John McFarren, 82, a prospector who retired to Yerington, Nev., not far from where he found his first lead and silver deposits in 1948, thinks the economic boom in China and the revolution in telecommunications will keep demand for precious metals high.

Nevada remains the third-largest gold producer in the world, after South Africa and Australia, earning more than $2.8 billion for its gold and $69 million for its silver last year, state government statistics show.

U.S. production of gold has grown more than elevenfold since 1975 — from a little more than 1 million troy ounces to 11.3 million in 2000 — and continues to remain high, says the U.S. Geological Survey.

That’s the good part. The bad part is that for most who try their hand at prospecting, it turns out to be a thankless job.

“Ninety-nine out of 100 prospectors work their entire life and never find a single property worth anything,” says Mr. Kohlmoos, 82.

Mr. Kohlmoos, who still spends up to seven months every year in the field, recalls almost dying in a 1961 blizzard and running for dear life a year later from a cloud of radioactive dust that escaped from the Nevada Nuclear Test Site. He remembers lying unconscious for a day in a rattlesnake-infested gulch after a heatstroke and nearly getting killed when his jeep rolled over.

But the incurable optimist unfailingly pushed forward, to new mountains and dry riverbeds.
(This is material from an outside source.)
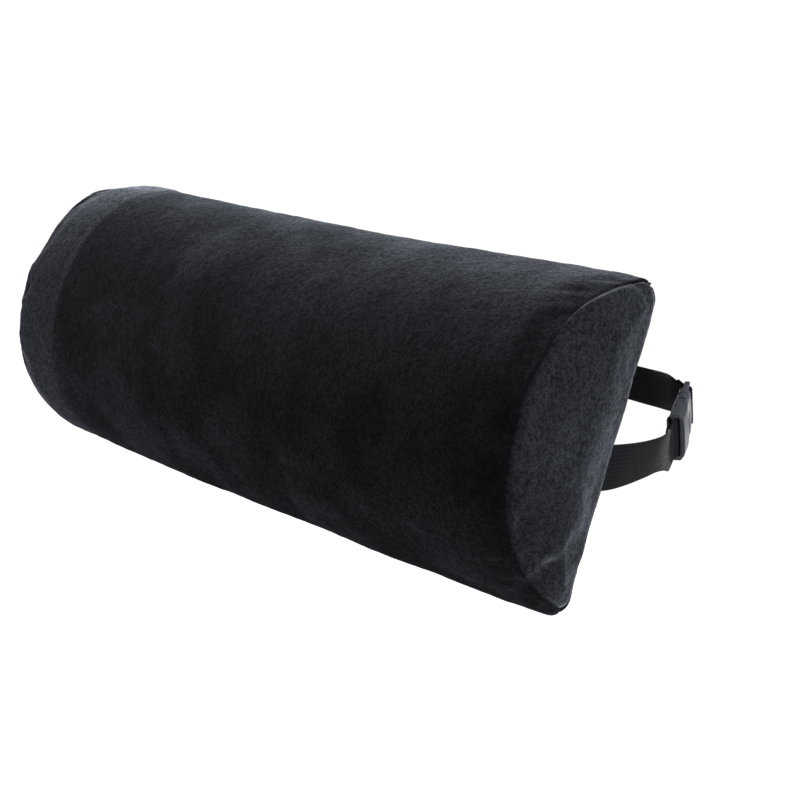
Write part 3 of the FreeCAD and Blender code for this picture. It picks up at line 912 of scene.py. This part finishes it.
def band_section():
    """Half outline of the webbing: offsets across it and its half thickness with ribs."""
    across = np.linspace(-0.5, 0.5, 12 * RIBS + 1) * BAND_WIDTH
    edge = np.sqrt(np.clip(1 - (np.abs(across) / (BAND_WIDTH / 2)) ** 14, 0.02, 1))
    ribs = RIB_HEIGHT * np.cos(2 * math.pi * across / RIB_PITCH)
    return across, (BAND_THICKNESS / 2 - RIB_HEIGHT) * edge + ribs * edge


def band(name, stations):
    """Ribbed elastic webbing along stations of (middle point, cross direction)."""
    points, cross, run = smooth_path(stations, 1.6 * MM)
    across, half = band_section()
    tangent = unit(np.gradient(points, axis=0))
    face = unit(np.cross(tangent, cross))
    cross = np.cross(face, tangent)
    offsets, lifts = np.r_[across, across[::-1]], np.r_[half, -half[::-1]]
    count = len(offsets)
    narrow = 1 - 0.16 * ramp(run[-1] - run, 4, 0)
    vertices = (
        points[:, None]
        + cross[:, None] * (narrow[:, None] * offsets)[..., None]
        + face[:, None] * lifts[:, None]
    ).reshape(-1, 3)
    faces = tube_faces(0, len(points), count, capped=False)
    last = (len(points) - 1) * count
    for j in range(count // 2 - 1):
        other = count - 1 - j
        faces.append((j, other, other - 1, j + 1))
        faces.append((last + j, last + j + 1, last + other - 1, last + other))
    piece = outwards(mesh_object(name, vertices, faces))
    add_layer(piece.data, "along", np.repeat(run, count))
    add_layer(piece.data, "across", np.tile(offsets, len(points)))
    print(f"{name}: {run[-1] / MM:.0f} mm of webbing")
    return piece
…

Because no matter how minuscule the odds and unfair the lottery, somebody eventually wins the jackpot.

In contrast to the old days, modern prospectors rarely develop their finds themselves. Instead, they try to lease them to big mining conglomerates for $20,000 to $30,000 a year, says Steve Craig, president of the prospectors association.

“If they are able to lease three or four properties simultaneously, they can make a pretty good living,” he explains.

But the deck often is stacked against them. In order to discourage frivolous claims, the government charges yearly fees for maintaining them and limits their size to 20 acres.

In addition, the Clinton administration, Mr. Kohlmoos says, made the mining business more difficult by introducing scores of environmental regulations.

“In some cases, you have to produce now 56 studies and reports before you sink the first shaft,” he said.

That forces prospectors to relinquish most of their claims, except those properties they deem the most valuable.

Babies sometimes get thrown out with the bath water. Mr. Kohlmoos knows. It happened to him.

He says he staked a string of claims on a prospective gold field north of Winnemucca in 1970, but initial drilling produced mediocre results and the claims soon were abandoned.

They eventually were picked up by Amax Gold Inc., which discovered in 1984 what would become the world-famous Sleeper Mine.

“It is the richest bonanza in the United States and maybe in the world,” Mr. Kohlmoos says. “You could fill a water pail with the ore there and have $50,000 worth of gold in it.”

He once held title to that land. It could have been his. He could have become the John Mackay of our time, the wild Irishman who stumbled into Virginia City in 1860 with nothing but a shovel in his hands and ended up owning the town.

Could have. He shrugs his shoulders and seems to be searching for the right words.

“There’s no point looking back,” Mr. Kohlmoos says, waving his hand. “Let’s go out and find another one.”